AI-Assisted Rapid Crystal Structure Generation Towards a Target Local Environment

TL;DR

This paper introduces LEGO-xtal, an AI-based method that rapidly generates and optimizes crystal structures by incorporating symmetry and local environment information, significantly expanding known low-energy carbon allotropes.

Contribution

The paper presents a novel symmetry-informed AI generative model for crystal structures that overcomes previous limitations in handling periodicity and size, enabling rapid exploration of diverse materials.

Findings

Expanded from 25 to over 1,700 low-energy carbon allotropes

Generated structures within 0.5 eV/atom of graphite

Demonstrated applicability to modular material design

Abstract

In the field of material design, traditional crystal structure prediction approaches require extensive structural sampling through computationally expensive energy minimization methods using either force fields or quantum mechanical simulations.
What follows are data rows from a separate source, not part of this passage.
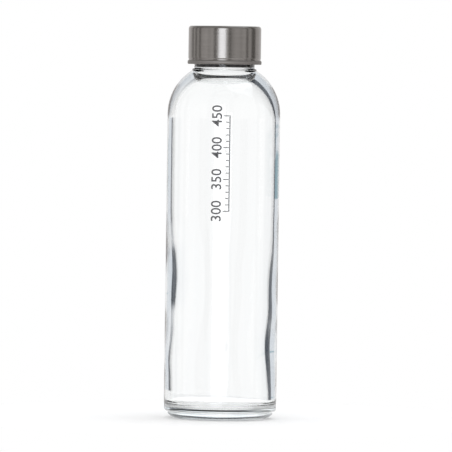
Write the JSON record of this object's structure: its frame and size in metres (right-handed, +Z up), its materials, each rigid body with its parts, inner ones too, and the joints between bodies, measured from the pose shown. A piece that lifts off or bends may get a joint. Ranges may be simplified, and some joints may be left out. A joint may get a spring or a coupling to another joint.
{
  "type": "glass water bottle",
  "caption": "Half-litre clear glass water bottle with a cylindrical body, rounded shoulder and a brushed steel screw cap.",
  "frame": {"origin": "centre of the bearing ring, on the plane that the bottle stands on", "axes": "+Z runs up the bottle's axis to the cap; X and Y are across the body, and the glass thread starts near +X"},
  "size_m": [0.065, 0.065, 0.2262],
  "materials": {
    "clear_glass": "clear blown soda-lime glass, polished",
    "brushed_cap_steel": "brushed around the axis",
    "insert_plastic": "fine moulded matt",
    "gasket_silicone": "soft satin silicone"
  },
  "bodies": {
    "bottle": {"glass_bottle": "clear_glass"},
    "seal": {"cap_gasket": "gasket_silicone"},
    "cap": {"cap_shell": "brushed_cap_steel", "cap_insert": "insert_plastic"}
  },
  "joints": [
    {"name": "cap_lift", "type": "slide", "parent": "bottle", "child": "seal", "axis": [0, 0, 1], "range_m": [0, 0.0198]},
    {"name": "cap_turn", "type": "hinge", "parent": "seal", "child": "cap", "pos_m": [0, 0, 0.2152], "axis": [0, 0, 1], "range_deg": [0, 1680]}
  ],
  "couplings": [
    {"joint": "cap_lift", "follows": "cap_turn", "m_per_rad": 0.0006737}
  ]
}
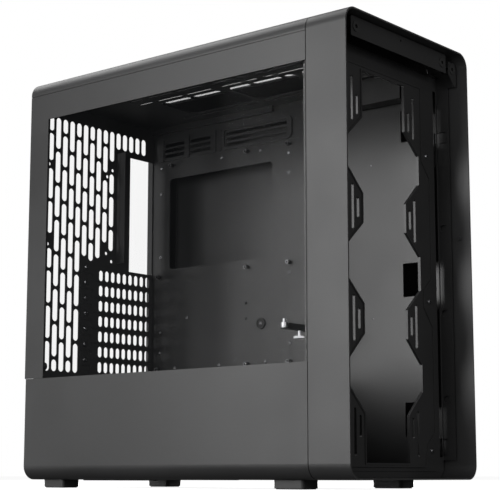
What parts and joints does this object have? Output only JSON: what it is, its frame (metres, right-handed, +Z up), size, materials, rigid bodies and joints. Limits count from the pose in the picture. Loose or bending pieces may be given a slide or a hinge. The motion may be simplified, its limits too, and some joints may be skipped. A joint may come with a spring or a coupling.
{
  "type": "computer tower case",
  "caption": "Empty mid-tower computer case with a glass side window, removable panels, fan bracket, drive trays and a graphics card support.",
  "frame": {"origin": "on the floor, midway between the sides and midway between front and rear", "axes": "+Z up, the open front faces -Y, +X to the right seen from the front, the window is on -X"},
  "size_m": [0.252, 0.5, 0.518],
  "materials": {
    "steel_outer": "fine-texture powder coat, matte",
    "steel_inner": "fine-texture powder coat, matte",
    "zinc_screw": "zinc-plated steel",
    "black_plastic": "moulded, fine grain",
    "rubber": "moulded rubber",
    "glass": "clear tempered glass with a faint grey tint",
    "filter_mesh": "fine nylon mesh",
    "circuit_board": "solder-masked board",
    "connector_metal": "nickel-plated shell",
    "spring_steel": "spring wire"
  },
  "bodies": {
    "chassis": {"floor_plate": "steel_inner", "foot_housings": "black_plastic", "foot_pads": "rubber", "filter_rails": "black_plastic", "rear_vent_panel": "steel_inner", "rear_fan_panel": "steel_inner", "rear_io_panel": "steel_inner", "expansion_slot_frame": "steel_inner", "psu_mount_panel": "steel_inner", "slot_covers": "steel_inner", "slot_cover_screws": "zinc_screw", "motherboard_tray": "steel_inner", "tray_cable_strip": "steel_inner", "tray_vent_rear": "steel_inner", "tray_vent_front": "steel_inner", "motherboard_standoffs": "zinc_screw", "tray_screws": "zinc_screw", "ssd_grommet": "rubber", "psu_shroud": "steel_inner", "drive_cage": "steel_inner", "roof_frame": "steel_inner", "front_frame": "steel_inner", "front_post_left": "steel_inner", "front_post_right": "steel_inner", "front_top_bar": "steel_inner", "snap_sockets": "black_plastic", "panel_sockets": "black_plastic", "io_housing": "black_plastic", "io_bezel": "black_plastic", "io_circuit_board": "circuit_board", "usb_ports": "connector_metal", "audio_jack": "black_plastic", "support_rail": "steel_inner", "power_spring": "spring_steel", "reset_spring": "spring_steel"},
    "glass_panel": {"glass_pane": "glass", "glass_panel_frame": "steel_outer", "glass_panel_studs": "black_plastic"},
    "lower_side_panel": {"lower_side_panel": "steel_outer", "lower_panel_studs": "black_plastic"},
    "right_side_panel": {"right_side_panel": "steel_outer", "right_panel_studs": "black_plastic"},
    "top_cover": {"top_cover": "steel_outer", "top_mesh": "steel_outer", "top_filter": "black_plastic", "top_cover_studs": "black_plastic"},
    "front_surround": {"front_surround": "steel_outer", "surround_clips": "black_plastic"},
    "fan_bracket": {"fan_bracket": "steel_inner", "fan_bracket_screws": "zinc_screw"},
    "floor_filter": {"floor_filter_frame": "black_plastic", "floor_filter_mesh": "filter_mesh"},
    "drive_tray_lower": {"drive_tray_lower": "black_plastic"},
    "drive_tray_upper": {"drive_tray_upper": "black_plastic"},
    "power_button": {"power_button": "black_plastic"},
    "reset_button": {"reset_button": "black_plastic"},
    "support_carriage": {"support_carriage": "steel_inner"},
    "support_arm": {"support_arm": "steel_inner", "support_stud": "zinc_screw"},
    "support_thumbscrew": {"support_thumbscrew": "zinc_screw"}
  },
  "joints": [
    {"name": "glass_panel_pull", "type": "slide", "parent": "chassis", "child": "glass_panel", "axis": [-1, 0, 0], "range_m": [0, 0.06]},
    {"name": "lower_panel_pull", "type": "slide", "parent": "chassis", "child": "lower_side_panel", "axis": [-1, 0, 0], "range_m": [0, 0.06]},
    {"name": "right_panel_pull", "type": "slide", "parent": "chassis", "child": "right_side_panel", "axis": [1, 0, 0], "range_m": [0, 0.06]},
    {"name": "top_cover_lift", "type": "slide", "parent": "chassis", "child": "top_cover", "axis": [0, 0, 1], "range_m": [0, 0.08]},
    {"name": "front_surround_pull", "type": "slide", "parent": "chassis", "child": "front_surround", "axis": [0, -1, 0], "range_m": [0, 0.08]},
    {"name": "fan_bracket_pull", "type": "slide", "parent": "chassis", "child": "fan_bracket", "axis": [0, -1, 0], "range_m": [0, 0.08]},
    {"name": "floor_filter_slide", "type": "slide", "parent": "chassis", "child": "floor_filter", "axis": [0, 1, 0], "range_m": [0, 0.19]},
    {"name": "drive_tray_lower_slide", "type": "slide", "parent": "chassis", "child": "drive_tray_lower", "axis": [0, -1, 0], "range_m": [0, 0.12]},
    {"name": "drive_tray_upper_slide", "type": "slide", "parent": "chassis", "child": "drive_tray_upper", "axis": [0, -1, 0], "range_m": [0, 0.12]},
    {"name": "power_button_press", "type": "slide", "parent": "chassis", "child": "power_button", "axis": [0, 0, -1], "range_m": [0, 0.0012], "stiffness_N_per_m": 1200, "springref_m": -0.001, "deforming": ["power_spring"]},
    {"name": "reset_button_press", "type": "slide", "parent": "chassis", "child": "reset_button", "axis": [0, 0, -1], "range_m": [0, 0.001], "stiffness_N_per_m": 1000, "springref_m": -0.001, "deforming": ["reset_spring"]},
    {"name": "support_height", "type": "slide", "parent": "chassis", "child": "support_carriage", "axis": [0, 0, 1], "range_m": [-0.025, 0.105]},
    {"name": "support_swing", "type": "hinge", "parent": "support_carriage", "child": "support_arm", "pos_m": [0.074, -0.062, 0.1919], "axis": [0, 0, 1], "range_deg": [-88, 0]},
    {"name": "thumbscrew_turn", "type": "hinge", "parent": "support_arm", "child": "support_thumbscrew", "pos_m": [0.035, -0.062, 0.18], "axis": [0, 0, 1], "range_deg": [-180, 180]}
  ]
}
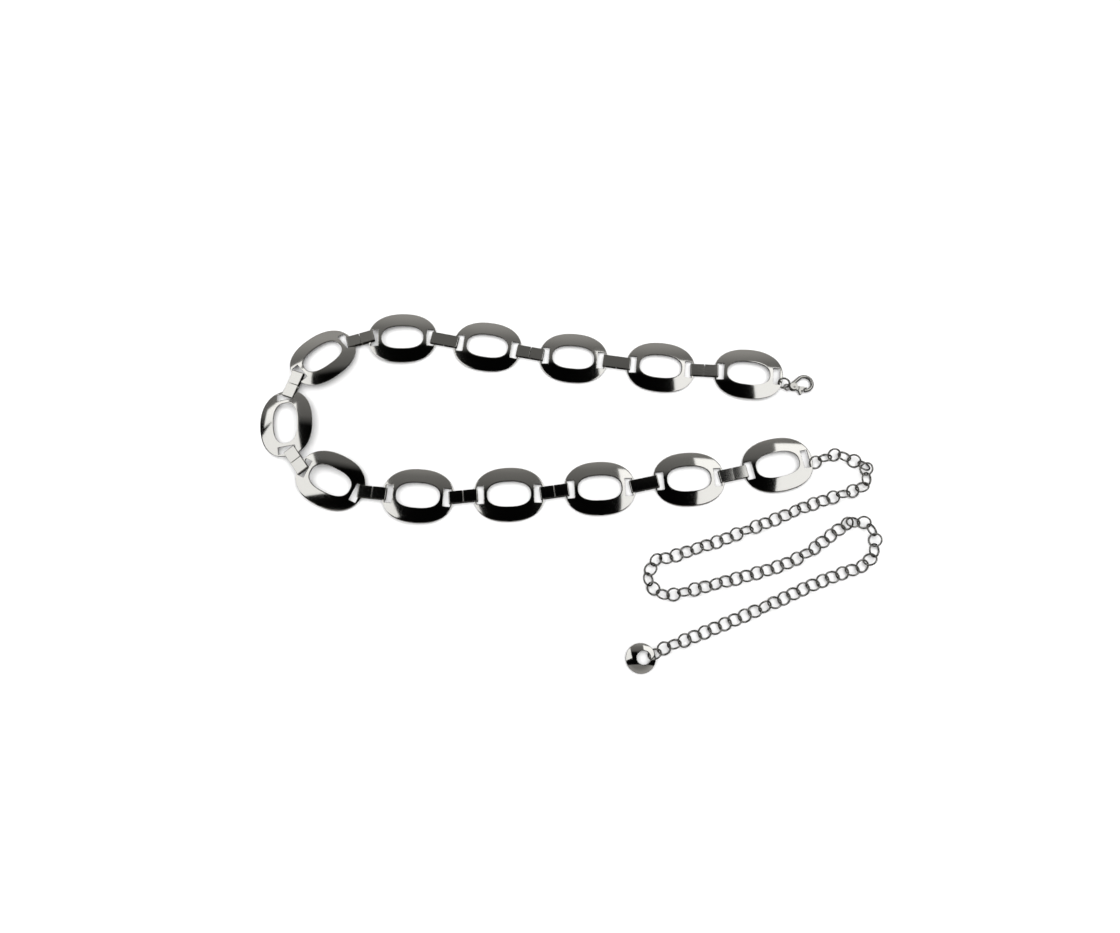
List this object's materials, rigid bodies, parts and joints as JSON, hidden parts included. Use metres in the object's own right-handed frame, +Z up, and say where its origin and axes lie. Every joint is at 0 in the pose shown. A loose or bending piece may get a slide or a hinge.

While emerging artificial intelligence (AI) generative models have shown great promise in generating realistic crystal structures more rapidly, most existing models fail to account for the unique symmetries and periodicity of crystalline materials, and they are limited to handling structures with only a few tens of atoms per unit cell. Here, we present a symmetry-informed AI generative approach called Local Environment Geometry-Oriented Crystal Generator (LEGO-xtal) that overcomes these limitations. Our method generates initial structures using AI models trained on an augmented small dataset, and then optimizes them using machine learning structure descriptors rather than traditional energy-based optimization. We demonstrate the effectiveness of LEGO-xtal by expanding from 25 known low-energy sp2 carbon allotropes to over 1,700, all within 0.5 eV/atom of the ground-state energy of graphite. This framework offers a generalizable strategy for the targeted design of materials with modular building blocks, such as metal-organic frameworks and next-generation battery materials.